The risky validation path without experiments

When working as part of an innovation unit in a production and delivery company, we were developing ideas for new business areas. We came up with a specific idea: to create a new product using the existing production facilities. Let’s call the idea PUK. Briefly, the idea was a delivery concept for both eCommerce stores and consumers, where consumers could receive groceries and parcels at the same time. It meant there were two ways in which the idea should benefit the consumer. PUK was initially evaluated internally by different committees in the company — as is pretty standard procedure in many other companies. We could have run a kill experiment, but instead, we did something blasphemous in the eyes of the experimental approach: We asked random people! And even worse, we used a survey company to ask people if they would use PUK, so we didn’t learn anything from users ourselves. But according to TNS-Gallup, we were in luck and PUK was among the top concepts TNS-Gallup had ever tested:

As a source of information, asking people is very unreliable. But we took this as a confirmation that we should build the product. Furthermore, it was very expensive: $40,000 to run the survey.

The story could stop here, but I want to emphasize the problematic aspects of this approach.

A business case for project PUK. The sheets below are assumptions for this business case.
Every tiny number in above sheets are assumptions for the PUK business case. (Made small as they contain confidential information)

Building a business case

In this risky approach, another important step to deciding if something is a good idea is by building a business case. This is something we also did in the very early stages of the project.

The biggest problem with building a business case this early is that you don’t know very much.
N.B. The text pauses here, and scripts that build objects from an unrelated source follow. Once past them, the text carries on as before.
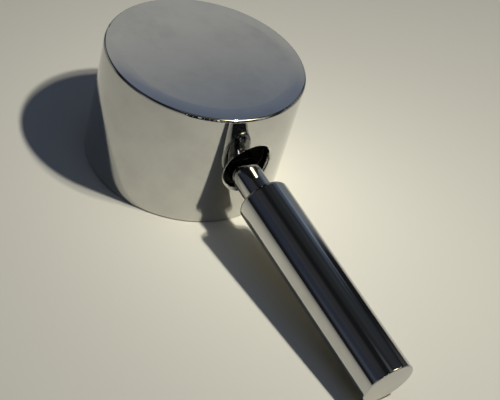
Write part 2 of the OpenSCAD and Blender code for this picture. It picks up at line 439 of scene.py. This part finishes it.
def hood_material():
    """Plating outside; dull cast zinc inside, with turning marks on the seat and the boss's end."""
    material, n, place = new_material("hood_plating")
    x, y, z = n.split(place)
    radius = n.from_axis(x, y)
    inside = n.math("MULTIPLY", n.below(radius, CAST_RADIUS), n.below(z, CEILING_Z))
    seat = n.math("MULTIPLY", n.below(radius, SEAT_RADIUS), n.below(z, SEAT_TOP))
    from_end = n.math("ABSOLUTE", n.math("SUBTRACT", z, BOSS_END_Z))
    at_end = n.ramp(from_end, EDGE_SOFTNESS, 2 * EDGE_SOFTNESS, 1.0, 0.0)
    boss_end = n.math("MULTIPLY", at_end, n.below(radius, BOSS_RADIUS))
    turned = n.math("MAXIMUM", seat, boss_end)
    cast = n.math("MULTIPLY", inside, n.math("SUBTRACT", 1.0, turned))

    polish, plating, plating_rough = polished(n, place, HOOD_PLATING, HOOD_FINENESS)
    grain = n.noise(place, *CAST_GRAIN)
    sand = n.bump(grain, *CAST_BUMP)
    seat_marks = n.math("MULTIPLY", seat, n.rings(z, CUT_PITCH))
    end_marks = n.math("MULTIPLY", boss_end, n.rings(radius, CUT_PITCH))
    cut = n.bump(n.math("MAXIMUM", seat_marks, end_marks), *CUT_BUMP)
    normal = n.mix(turned, n.mix(cast, polish, sand), cut)

    stains = n.ramp(n.noise(place, *STAINS), *STAINS_SHOW)
    dull = n.mix(stains, opaque(CAST_COLOUR), opaque(CAST_COLOUR, STAIN_SHADE))
    colour = n.mix(turned, n.mix(cast, plating, dull), opaque(TURNED_COLOUR))
    dull_rough = n.ramp(grain, *GRAIN_SHOWS, *CAST_ROUGHNESS)
    rough = n.blend(turned, n.blend(cast, plating_rough, dull_rough), TURNED_ROUGHNESS)
    metal(n, colour, rough, normal)
    return material


def lever_material():
    """Plating polished along the bar, with bare brass and a thread on the hidden spigot."""
    material, n, place = new_material("lever_plating")
    local, radius, turn, along = along_lever(n, place)
    polish, plating, plating_rough = polished(n, local, LEVER_PLATING, LEVER_FINENESS)
    thin = n.ramp(radius, THREAD_RADIUS, THREAD_RADIUS + EDGE_SOFTNESS, 1.0, 0.0)
    spigot = n.math("MULTIPLY", thin, n.math("LESS_THAN", along, THREAD_END))
    ridges = n.bump(n.thread(turn, along), *THREAD_BUMP)
    colour = n.mix(spigot, plating, opaque(BRASS_COLOUR))
    rough = n.blend(spigot, plating_rough, SPIGOT_ROUGHNESS)
    metal(n, colour, rough, n.mix(spigot, polish, ridges))
    return material


def bush_material():
    """Turned brass with a light tarnish."""
    material, n, place = new_material("turned_brass")
    x, y, z = n.split(place)
    face_marks = n.rings(n.from_axis(x, y), BUSH_FACE_PITCH)
    marks = n.math("ADD", face_marks, n.rings(z, BUSH_BORE_PITCH))
    tarnish = n.ramp(n.noise(place, *TARNISH), *TARNISH_SHOWS)
    colour = n.mix(tarnish, opaque(BRASS_COLOUR), opaque(BRASS_COLOUR, TARNISH_SHADE))
    metal(n, colour, n.blend(tarnish, *BRASS_ROUGHNESS), n.bump(marks, *BRASS_BUMP))
    return material


def screw_material():
    """Worn black oxide on a threaded steel screw."""
    material, n, place = new_material("black_oxide")
    radius, turn, along = along_lever(n, place)[1:]
    height = n.math("MULTIPLY", n.ramp(radius, *SCREW_FLANK), n.thread(turn, along))
    worn = n.ramp(n.noise(place, *WEAR), *WEAR_SHOWS)
    colour = n.mix(worn, opaque(OXIDE_COLOUR), opaque(OXIDE_COLOUR, WEAR_SHADE))
    metal(n, colour, n.blend(worn, *OXIDE_ROUGHNESS), n.bump(height, *THREAD_BUMP))
    return material


def dress(node, material):
    """Gives a CAD node its material."""
    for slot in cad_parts[node].material_slots:
        slot.material = material


bpy.context.scene.view_settings.view_transform = "Standard"
make_camera()
make_world()
make_floor()
for lamp_name, lamp in LAMPS.items():
    make_lamp(lamp_name, *lamp)

dress("hood", hood_material())
dress("lever", lever_material())
dress("spline_bush", bush_material())
dress("grub_screw", screw_material())
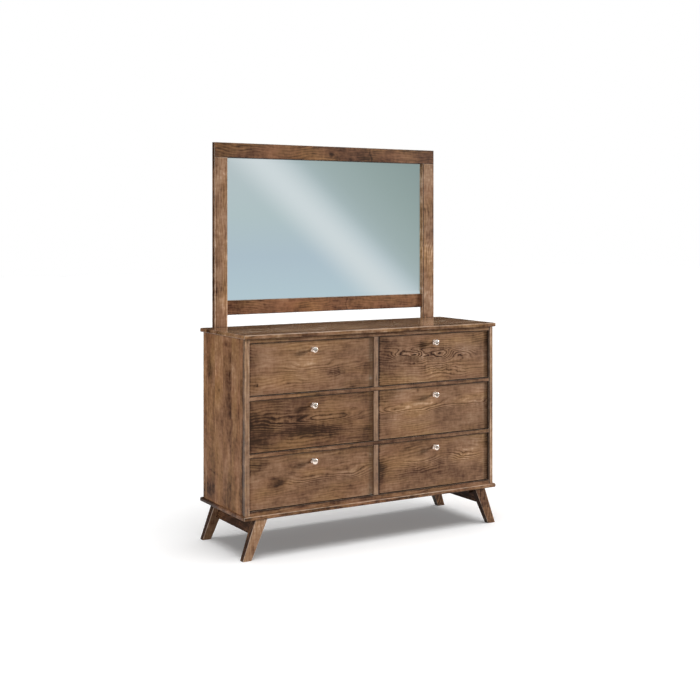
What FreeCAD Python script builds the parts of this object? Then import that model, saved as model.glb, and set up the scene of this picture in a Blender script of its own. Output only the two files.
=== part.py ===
import FreeCAD, Part

import operator
import os
from types import SimpleNamespace

import Sketcher

# Six-drawer dresser with a framed mirror, in millimetres, +Z up.
# The front faces -Y and the origin lies on the floor, below the middle of the whole piece.

SIZES = {
    # Top board and base board, of one plan
    "top_width": 1422.0,
    "top_depth": 488.0,
    "top_thickness": 19.0,
    "base_thickness": 19.0,
    "nose_radius": 6.0,
    "side_overhang": 10.0,
    "front_overhang": 16.5,
    "rear_overhang": 16.5,
    # Case
    "side_thickness": 19.0,
    "partition_thickness": 19.0,
    "back_thickness": 6.0,
    "back_rebate": 9.0,
    "housing_depth": 6.0,
    # Face frame
    "frame_thickness": 19.0,
    "stile_width": 24.0,
    "mullion_width": 24.0,
    "rail_height": 20.0,
    "opening_height": 240.0,
    "tenon_thickness": 6.0,
    "rail_tenon_length": 12.0,
    "mullion_tenon_length": 6.0,
    "rail_shoulder": 4.0,
    "mullion_shoulder": 5.0,
    # Legs and aprons
    "leg_height": 182.0,
    "leg_top_width": 61.0,
    "leg_top_depth": 41.0,
    "leg_foot_width": 44.0,
    "leg_foot_depth": 30.0,
    "leg_splay": 64.5,
    "leg_end_inset": 62.5,
    "leg_front_inset": 11.0,
    "leg_rear_inset": 5.0,
    "leg_chamfer": 1.5,
    "apron_height": 77.0,
    "apron_thickness": 20.0,
    "apron_setback": 29.0,
    "apron_tenon_length": 20.0,
    "apron_tenon_shoulder": 6.0,
    "corner_block_size": 24.0,
    # Drawer fronts and boxes
    "front_recess": 8.0,
    "front_gap": 2.0,
    "front_thickness": 20.0,
    "front_chamfer": 1.2,
    "box_height": 190.0,
    "box_rise": 20.0,
    "box_board": 12.0,
    "bottom_thickness": 6.0,
    "bottom_rise": 10.0,
    "groove_depth": 6.0,
    "tail_slope": 2.0,
    # Telescopic slides
    "slide_gap": 12.7,
    "slide_height": 45.0,
    "slide_length": 400.0,
    "slide_setback": 2.0,
    "slide_steel": 1.2,
    "slide_lip": 2.0,
    "web_clearance": 0.6,
    "race_gap": 3.8,
    "cage_clearance": 0.3,
    "cage_length": 100.0,
    "cage_width": 4.5,
    "flange_reach": 10.5,
    "intermediate_length": 380.0,
    "blocking_margin": 10.0,
    # Knobs
    "knob_projection": 27.0,
    "knob_head_diameter": 30.0,
    "knob_face_diameter": 20.0,
    "knob_bevel_rise": 4.0,
    "knob_rim_thickness": 4.0,
    "knob_head_flare": 6.0,
    "knob_neck_diameter": 11.0,
    "knob_flange_diameter": 23.0,
    "knob_flange_thickness": 2.5,
    "knob_flange_slope": 2.0,
    "knob_drop": 41.0,
    "knob_screw_diameter": 4.0,
    "knob_screw_bite": 10.0,
    "knob_screw_head_diameter": 8.0,
    "knob_screw_head_height": 2.5,
    "knob_hole_clearance": 0.25,
    # Mirror
    "mirror_inset": 64.0,
    "mirror_height": 901.0,
    "mirror_thickness": 25.0,
    "mirror_post_width": 70.0,
    "mirror_top_rail_height": 73.0,
    "mirror_bottom_rail_height": 71.5,
    "mirror_bottom_rail_rise": 57.5,
    "mirror_bottom_rail_recess": 10.0,
    "mirror_tenon_length": 25.0,
    "mirror_tenon_thickness": 6.0,
    "mirror_tenon_shoulder": 12.0,
    "mirror_chamfer": 1.2,
    "glass_setback": 15.0,
    "glass_thickness": 5.0,
    "glass_rebate": 10.0,
    "glass_clearance": 0.5,
    "glass_bevel_width": 28.0,
    "glass_bevel_depth": 2.0,
    "backing_thickness": 4.0,
    # Mirror supports behind the posts
    "support_width": 46.0,
    "support_thickness": 19.0,
    "support_rise": 480.0,
    "support_drop": 300.0,
    # Wood screws
    "screw_diameter": 4.0,
    "screw_head_diameter": 8.0,
    "screw_head_height": 3.0,
    "screw_bite": 14.0,
    "screw_end_distance": 40.0,
    # How far a cutting tool runs past the face that it opens
    "overrun": 5.0,
}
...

You don’t know how much you will sell, how much it will cost to develop, and how much it will cost to run. This means you have to fill knowledge gaps with assumptions.

If you look to the left, you’ll see the huge amount of assumptions we made for PUK (highlighted areas). Some of the assumptions were run on computer simulations, others according to our best knowledge. The growth numbers especially were based on desktop research. In short, we were making a lot of guesses.

If you can see the small numbers above the graphs, you’ll see that we asked for six million dollars for this idea, so it was important for the company (and us) that the idea would be successful.

Making sure the idea was good

So how did we verify that the idea was good? Did we rely entirely on the TNS-Gallup survey? Yes, kind of…! Because after we had received the approval and the funding (based on a survey, committee decisions, and what most people in the company thought), we never ran a kill experiment. We simply relied on survey data.

We did, however, go out and talk to eCommerce stores, but in the same non-committing way: We never asked them to buy (a principle in the experimental approach).

The conclusion

You probably guessed it. The concept does not exist today. We could have been lucky and hit the jackpot, but it would have been based on guesses since we had no behavioral data.

Part of the idea was building a new route optimization tool that could work across products, so efforts were not wasted. But the idea never succeeded.

In hindsight, we should have run a kill experiment — without asking anyone. Running kill experiments are important for features, but for entirely new concepts it is imperative.